Coeur Mining's cash surged to $554 million in Q4 2025 from $55 million a year earlier, boosted by higher production, strong metal prices, and improved efficiency. However, the DeepValue report warns that this cash growth does not change the high-risk execution stack: valuation at 38x EV/EBITDA leaves no margin of safety, and the key catalysts—Rochester expansion, Las Chispas integration, and the pending New Gold acquisition—remain fragile. Management itself flagged missed incentive targets due to Rochester ramp delays, and insiders sold heavily in August-September 2025. The cash improvement is real, but it is already priced in, with the stock up 182% over the past year. Until hard de-risking occurs via Investment Canada Act approval and credible 2026 guidance, the risk/reward remains unfavorable.

Implication

The cash surge confirms underlying operational improvement, but the high valuation (38x EV/EBITDA, 30x P/E) means the stock already prices in a best-case scenario. Over the next 3-6 months, two hard milestones—Investment Canada Act approval and FY2026 guidance—will determine whether the bullish narrative holds.

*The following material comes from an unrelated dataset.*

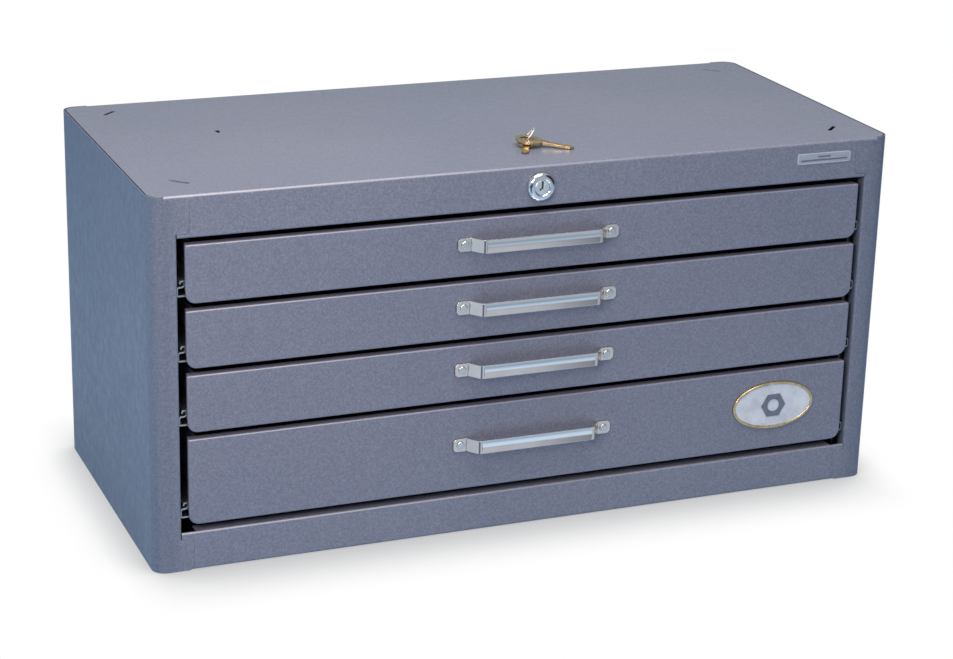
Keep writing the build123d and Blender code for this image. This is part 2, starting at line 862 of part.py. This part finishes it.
def make_key(heading, tilt, length, bow_radius, hole_offset, hole_radius):
    """Flat key whose hole is over the key ring's foot and whose tip rests on the top."""
    shank_end = length - bow_radius
    bow_x = key_hole_x + hole_offset * cos(radians(heading))
    bow_y = key_hole_y + hole_offset * sin(radians(heading))
    bow_z = case_height + rest_clearance + shank_end * tan(radians(tilt))
    turn = radians(heading)
    dip = radians(tilt)
    key_plane = Plane(
        origin=(bow_x, bow_y, bow_z),
        x_dir=(cos(turn) * cos(dip), sin(turn) * cos(dip), -sin(dip)),
        z_dir=(cos(turn) * sin(dip), sin(turn) * sin(dip), cos(dip)),
    )
    with BuildPart() as key:
        with BuildSketch(key_plane):
            Circle(bow_radius)
            with Locations((shank_end / 2, 0)):
                Rectangle(shank_end, key_shank_width)
            with Locations((-hole_offset, 0)):
                Circle(hole_radius, mode=Mode.SUBTRACT)
            # cuts along one edge of the shank, and the pointed tip
            for number, depth in enumerate(key_cut_depths):
                cut_x = shank_end - key_cut_start - key_cut_pitch * number
                with Locations((cut_x, key_shank_width / 2)):
                    Rectangle(key_cut_size, depth, rotation=45, mode=Mode.SUBTRACT)
            with Locations((shank_end, key_shank_width / 2), (shank_end, -key_shank_width / 2)):
                Rectangle(key_tip, key_tip, rotation=45, mode=Mode.SUBTRACT)
        extrude(amount=key_thickness)
    return key


def make_key_ring():
    """Wire ring that stands leaning in the holes of both keys."""
    heading = radians(key_ring_heading)
    lean = radians(key_ring_lean)
    along = Vector(cos(heading), sin(heading), 0)
    uphill = Vector(sin(heading) * sin(lean), -cos(heading) * sin(lean), cos(lean))
    sideways = Vector(sin(heading), -cos(heading), 0)
    foot = Vector(key_hole_x, key_hole_y, case_height + rest_clearance + key_ring_wire)
    centre = foot + along * key_ring_across - sideways * key_ring_side + uphill * key_ring_radius
    with BuildPart() as ring:
        with BuildSketch(Plane(origin=centre, x_dir=along, z_dir=along.cross(uphill).cross(along))):
            with Locations((key_ring_radius, 0)):
                Circle(key_ring_wire)
        revolve(axis=Axis(centre, along.cross(uphill)))
    return ring


save(make_top_panel(), "top_panel")
save(make_side_panel(-1), "left_side_panel")
save(make_side_panel(1), "right_side_panel")
save(make_bottom_panel(), "bottom_panel")
save(make_back_panel(), "back_panel")
for side, side_name in ((-1, "left"), (1, "right")):
    for row, row_name in zip(post_rows, ("front", "rear")):
        save(make_slide_post(side, row), f"{side_name}_{row_name}_post")

for number, lower_edge, height in drawer_stack():
    drawer = f"drawer_{number}"
    pull_z = lower_edge + height / 2 + pull_rise
    save(make_drawer_front(lower_edge, height), f"{drawer}_front")
    save(make_drawer_box(lower_edge, height), f"{drawer}_box")
    save(make_pull(pull_z), f"{drawer}_pull")
    save(make_rivets(pull_z), f"{drawer}_rivets")
    save(make_drawer_catch(lower_edge), f"{drawer}_catch")
    for side, side_name in ((-1, "left"), (1, "right")):
        save(make_rail(side, lower_edge), f"{side_name}_rail_{number}")
        save(make_runner(side, lower_edge), f"{drawer}_{side_name}_runner")

save(make_badge_rim(), "badge_rim")
save(make_badge_face(), "badge_face")
save(make_label_plate(), "label_plate")
save(make_lock_housing(), "lock_housing")
save(make_lock_nut(), "lock_nut")
save(make_lock_plug(), "lock_plug")
save(make_lock_rod(), "lock_rod")
save(make_lock_crank(), "lock_crank")
save(make_rod_bracket(), "rod_bracket")
save(make_lock_bar(), "lock_bar")
save(make_lock_hooks(), "lock_hooks")
save(make_bar_guides(), "lock_bar_guides")

save(make_key(*key_1_sizes), "key_1")
save(make_key(*key_2_sizes), "key_2")
save(make_key_ring(), "key_ring")
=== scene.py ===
import json
from math import cos, sin

import bpy
from mathutils import Matrix, Vector

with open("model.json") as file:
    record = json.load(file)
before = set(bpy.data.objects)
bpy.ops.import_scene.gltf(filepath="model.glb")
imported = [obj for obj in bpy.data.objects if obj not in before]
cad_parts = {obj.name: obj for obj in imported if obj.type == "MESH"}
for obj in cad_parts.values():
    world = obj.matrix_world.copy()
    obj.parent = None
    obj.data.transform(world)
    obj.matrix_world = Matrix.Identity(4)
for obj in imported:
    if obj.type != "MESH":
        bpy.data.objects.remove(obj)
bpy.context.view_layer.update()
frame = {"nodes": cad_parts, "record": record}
nodes = frame["nodes"]
MM = 0.001


# Camera, light and tones -------------------------------------------------------------------------

CAMERA_PLACE = Vector((-0.7074, -1.7325, 0.7715))
CAMERA_YAW = 0.3913
CAMERA_PITCH = 0.337
CAMERA_ROLL = 0.0262
CAMERA_LENS = 90.85
SENSOR_WIDTH = 36.0

# Painted reflections on the pull by the tilt of its surface, from below to above.
PULL_REFLECTION_BANDS = [
    (0.20, (0.98, 0.80, 0.68)),
    (0.45, (0.92, 0.75, 0.63)),
    (0.50, (0.98, 0.83, 0.72)),
    (0.58, (1.24, 1.18, 1.08)),
    (0.82, (1.50, 1.40, 1.26)),
]
# Painted shade on the lower half of the pull's far end: X range of the fade, tone.
PULL_FAR_END = (-0.005, 0.046)
PULL_FAR_SHADE = (0.16, 0.15, 0.16)
# Painted highlight along the pull's top edge, above 1.
PULL_EDGE_HIGHLIGHT = (2.4, 2.3, 2.1)
# Painted shade on the bent ends of the pull.
PULL_BENT_SHADE = (0.22, 0.21, 0.24)
# Painted dark reflections on the lock's bezel: direction, low and high of the mask, tone
BEZEL_RIGHT_REFLECTION = ((0.40, -0.80, 0.36), 0.925, 0.965, (0.10, 0.06, 0.06))
BEZEL_LEFT_REFLECTION = ((-0.50, -0.86, 0.0), 0.965, 0.985, (0.16, 0.17, 0.20))
CASE_GREY = (0.178, 0.187, 0.248)
DRAWER_GREY = (0.173, 0.181, 0.242)
SIDE_GREY = (0.172, 0.181, 0.241)
# Painted shade for the faces of the side panels that look sideways.
SIDE_SHADE_GREY = (0.117, 0.138, 0.198)
# Painted shade in narrow corners, for paint, plate and brass.
PAINT_CREVICE_SHADE = (0.20, 0.20, 0.23)
PLATE_CREVICE_SHADE = (0.16, 0.15, 0.16)
BRASS_CREVICE_SHADE = (0.30, 0.24, 0.16)
LABEL_INK = (0.09, 0.10, 0.14)
# height of the line, half of its length, both as a share of the plate
LABEL_LINES = ((0.34, 0.44), (0.64, 0.12))
SPECKLE_SCALE = 640.0
DRIFT_SCALE = 5.0
PEEL_SCALE = 520.0

WORLD_FILL = (0.39, 0.43, 0.46)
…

If these are met, the stock could re-rate toward the bull case of $28; if delayed or missed, downside to $13 or lower is likely given crowded positioning. The strong cash generation is supportive but insufficient to justify the current price. Investors should prioritize capital preservation and await a better entry point or explicit de-risking.

Thesis delta

The strong Q4 cash surge reinforces the operational turnaround narrative but does not alter the core thesis: the stock remains a wait given high valuation and execution risk. The positive cash trajectory is already reflected in the price, and the key catalysts (New Gold closing, Rochester ramp) still need to be de-risked. No shift in rating or conviction is warranted yet.